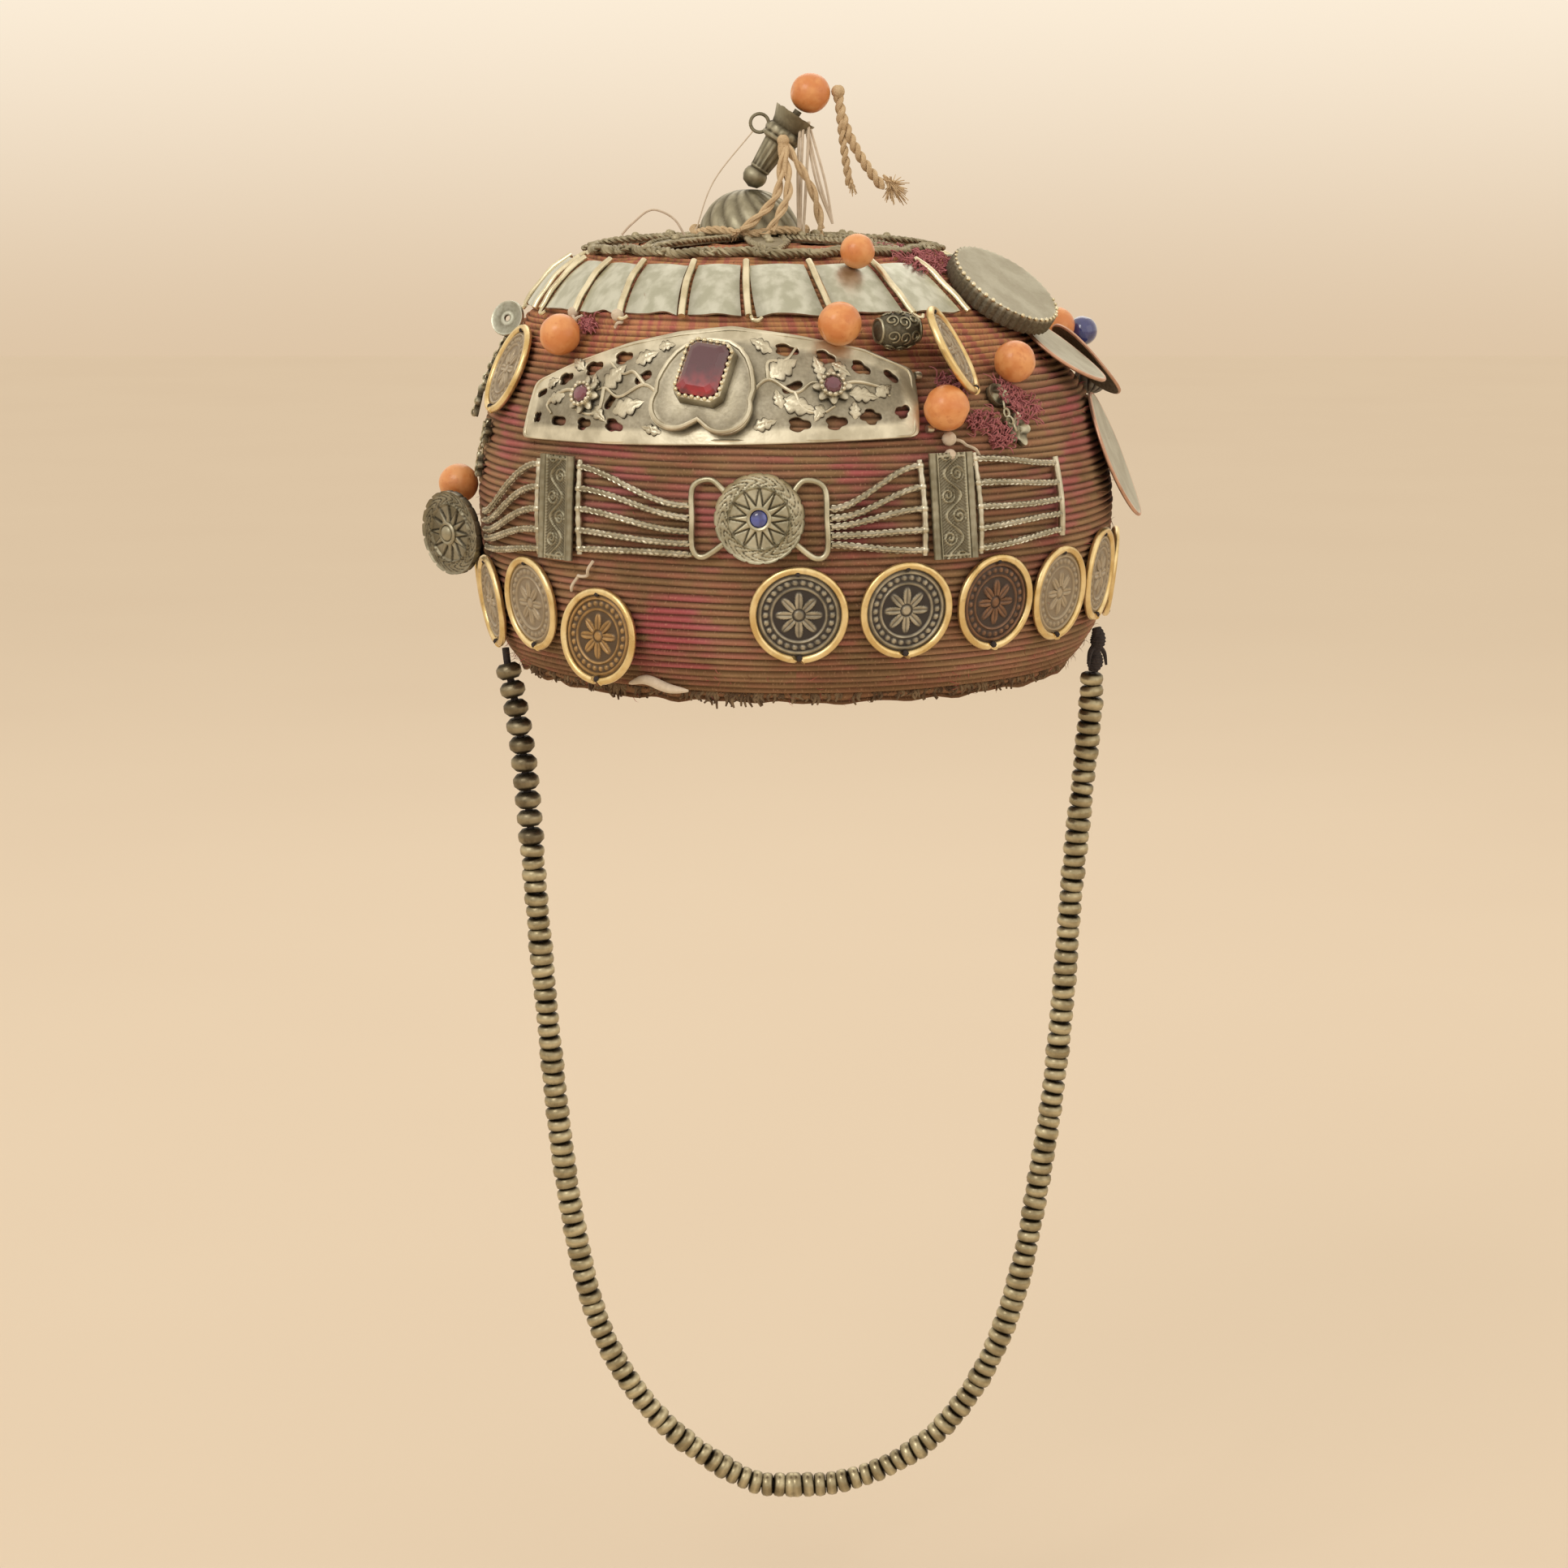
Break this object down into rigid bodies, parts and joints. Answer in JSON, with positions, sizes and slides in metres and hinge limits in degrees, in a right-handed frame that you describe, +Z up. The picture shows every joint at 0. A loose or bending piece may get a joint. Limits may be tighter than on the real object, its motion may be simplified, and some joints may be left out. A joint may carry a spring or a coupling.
{
  "type": "ornamented wool cap with beaded chin strap",
  "caption": "Round cap wound from wool cord, sewn over with silver plates, chains, coins and coral beads, with a leaning finial and a beaded chin strap",
  "frame": {"origin": "inside of the crown, at the top of the head that the cap sits on", "axes": "+Z up through the crown, +X to the right and -Y towards the viewer in the picture, which shows the cap's back"},
  "size_m": [0.1972, 0.1992, 0.4033],
  "materials": {
    "wool": "matt wound wool cord, faded red with pink and orange",
    "aged_silver": "tarnished low silver alloy, worn bright on edges",
    "gold_wire": "gilt wire rim round a dark coin",
    "coral": "polished orange coral",
    "red_glass": "deep red cut glass over a dark backing",
    "blue_glass": "deep blue glass",
    "dark_bead": "dark worn bead",
    "cotton_cord": "undyed cotton cord",
    "dark_cloth": "dark knotted cloth",
    "strap_metal": "tarnished white brass disc beads"
  },
  "bodies": {
    "root": {"cap_shell": "wool", "crown_star": "aged_silver", "finial_dome": "aged_silver", "finial_stem": "aged_silver", "finial_bead": "coral", "finial_tassel": "cotton_cord", "finial_cords": "cotton_cord", "band_plate_1": "aged_silver", "band_plate_2": "aged_silver", "band_plate_3": "aged_silver", "band_plate_4": "aged_silver", "band_plate_5": "aged_silver", "band_plate_6": "aged_silver", "band_plate_7": "aged_silver", "band_far": "aged_silver", "arch_plate": "aged_silver", "heart_mount": "aged_silver", "red_stone": "red_glass", "flower_left": "aged_silver", "flower_right": "aged_silver", "medallion_centre": "aged_silver", "medallion_left": "aged_silver", "bar_left": "aged_silver", "bar_right": "aged_silver", "strands_left_outer": "aged_silver", "strands_left_inner": "aged_silver", "strands_right_inner": "aged_silver", "strands_right_outer": "aged_silver", "coin_1": "gold_wire", "coin_2": "gold_wire", "coin_3": "gold_wire", "coin_4": "gold_wire", "coin_5": "gold_wire", "coin_6": "gold_wire", "coin_7": "gold_wire", "coin_8": "gold_wire", "coin_row_far": "gold_wire", "upper_coin_left": "gold_wire", "upper_coin_right": "gold_wire", "serrated_disc": "aged_silver", "scale_disc_upper": "aged_silver", "scale_disc_middle": "aged_silver", "scale_disc_lower": "aged_silver", "coral_bead_1": "coral", "coral_bead_2": "coral", "coral_bead_3": "coral", "coral_bead_4": "coral", "coral_bead_5": "coral", "coral_bead_6": "coral", "coral_bead_7": "coral", "filigree_bead": "aged_silver", "blue_bead": "blue_glass", "dark_bead": "dark_bead", "holed_coin_left": "aged_silver", "filigree_drop_left": "aged_silver", "charm_chain_left": "aged_silver", "charm_chain_right": "aged_silver", "chin_strap_left": "strap_metal", "chin_strap_right": "strap_metal", "strap_knot_right": "dark_cloth"}
  },
  "joints": []
}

__Challenge__
Each line of the material must be restated exactly.

__Task result__
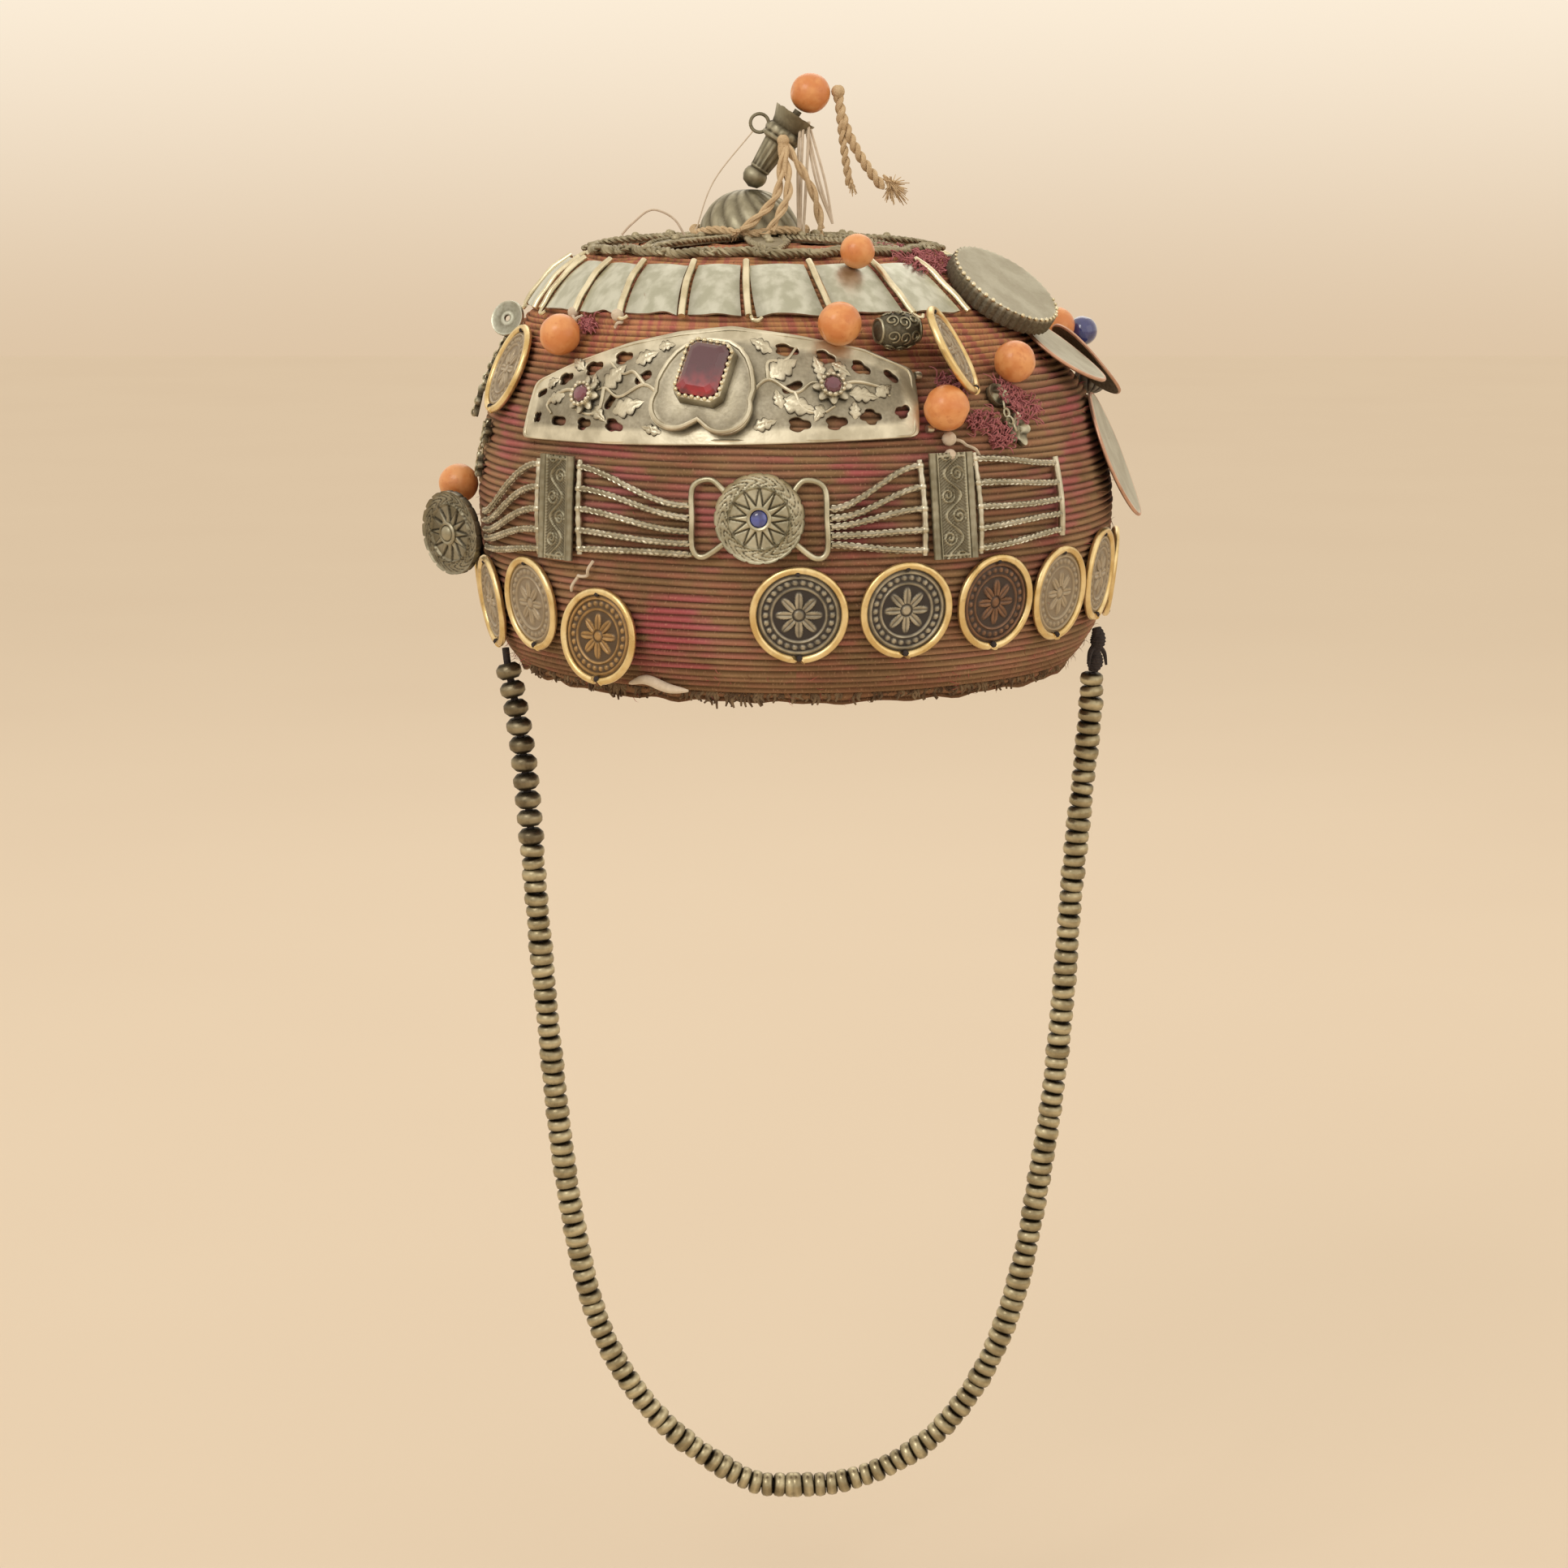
Break this object down into rigid bodies, parts and joints. Answer in JSON, with positions, sizes and slides in metres and hinge limits in degrees, in a right-handed frame that you describe, +Z up. The picture shows every joint at 0. A loose or bending piece may get a joint. Limits may be tighter than on the real object, its motion may be simplified, and some joints may be left out. A joint may carry a spring or a coupling.
{
  "type": "ornamented wool cap with beaded chin strap",
  "caption": "Round cap wound from wool cord, sewn over with silver plates, chains, coins and coral beads, with a leaning finial and a beaded chin strap",
  "frame": {"origin": "inside of the crown, at the top of the head that the cap sits on", "axes": "+Z up through the crown, +X to the right and -Y towards the viewer in the picture, which shows the cap's back"},
  "size_m": [0.1972, 0.1992, 0.4033],
  "materials": {
    "wool": "matt wound wool cord, faded red with pink and orange",
    "aged_silver": "tarnished low silver alloy, worn bright on edges",
    "gold_wire": "gilt wire rim round a dark coin",
    "coral": "polished orange coral",
    "red_glass": "deep red cut glass over a dark backing",
    "blue_glass": "deep blue glass",
    "dark_bead": "dark worn bead",
    "cotton_cord": "undyed cotton cord",
    "dark_cloth": "dark knotted cloth",
    "strap_metal": "tarnished white brass disc beads"
  },
  "bodies": {
    "root": {"cap_shell": "wool", "crown_star": "aged_silver", "finial_dome": "aged_silver", "finial_stem": "aged_silver", "finial_bead": "coral", "finial_tassel": "cotton_cord", "finial_cords": "cotton_cord", "band_plate_1": "aged_silver", "band_plate_2": "aged_silver", "band_plate_3": "aged_silver", "band_plate_4": "aged_silver", "band_plate_5": "aged_silver", "band_plate_6": "aged_silver", "band_plate_7": "aged_silver", "band_far": "aged_silver", "arch_plate": "aged_silver", "heart_mount": "aged_silver", "red_stone": "red_glass", "flower_left": "aged_silver", "flower_right": "aged_silver", "medallion_centre": "aged_silver", "medallion_left": "aged_silver", "bar_left": "aged_silver", "bar_right": "aged_silver", "strands_left_outer": "aged_silver", "strands_left_inner": "aged_silver", "strands_right_inner": "aged_silver", "strands_right_outer": "aged_silver", "coin_1": "gold_wire", "coin_2": "gold_wire", "coin_3": "gold_wire", "coin_4": "gold_wire", "coin_5": "gold_wire", "coin_6": "gold_wire", "coin_7": "gold_wire", "coin_8": "gold_wire", "coin_row_far": "gold_wire", "upper_coin_left": "gold_wire", "upper_coin_right": "gold_wire", "serrated_disc": "aged_silver", "scale_disc_upper": "aged_silver", "scale_disc_middle": "aged_silver", "scale_disc_lower": "aged_silver", "coral_bead_1": "coral", "coral_bead_2": "coral", "coral_bead_3": "coral", "coral_bead_4": "coral", "coral_bead_5": "coral", "coral_bead_6": "coral", "coral_bead_7": "coral", "filigree_bead": "aged_silver", "blue_bead": "blue_glass", "dark_bead": "dark_bead", "holed_coin_left": "aged_silver", "filigree_drop_left": "aged_silver", "charm_chain_left": "aged_silver", "charm_chain_right": "aged_silver", "chin_strap_left": "strap_metal", "chin_strap_right": "strap_metal", "strap_knot_right": "dark_cloth"}
  },
  "joints": []
}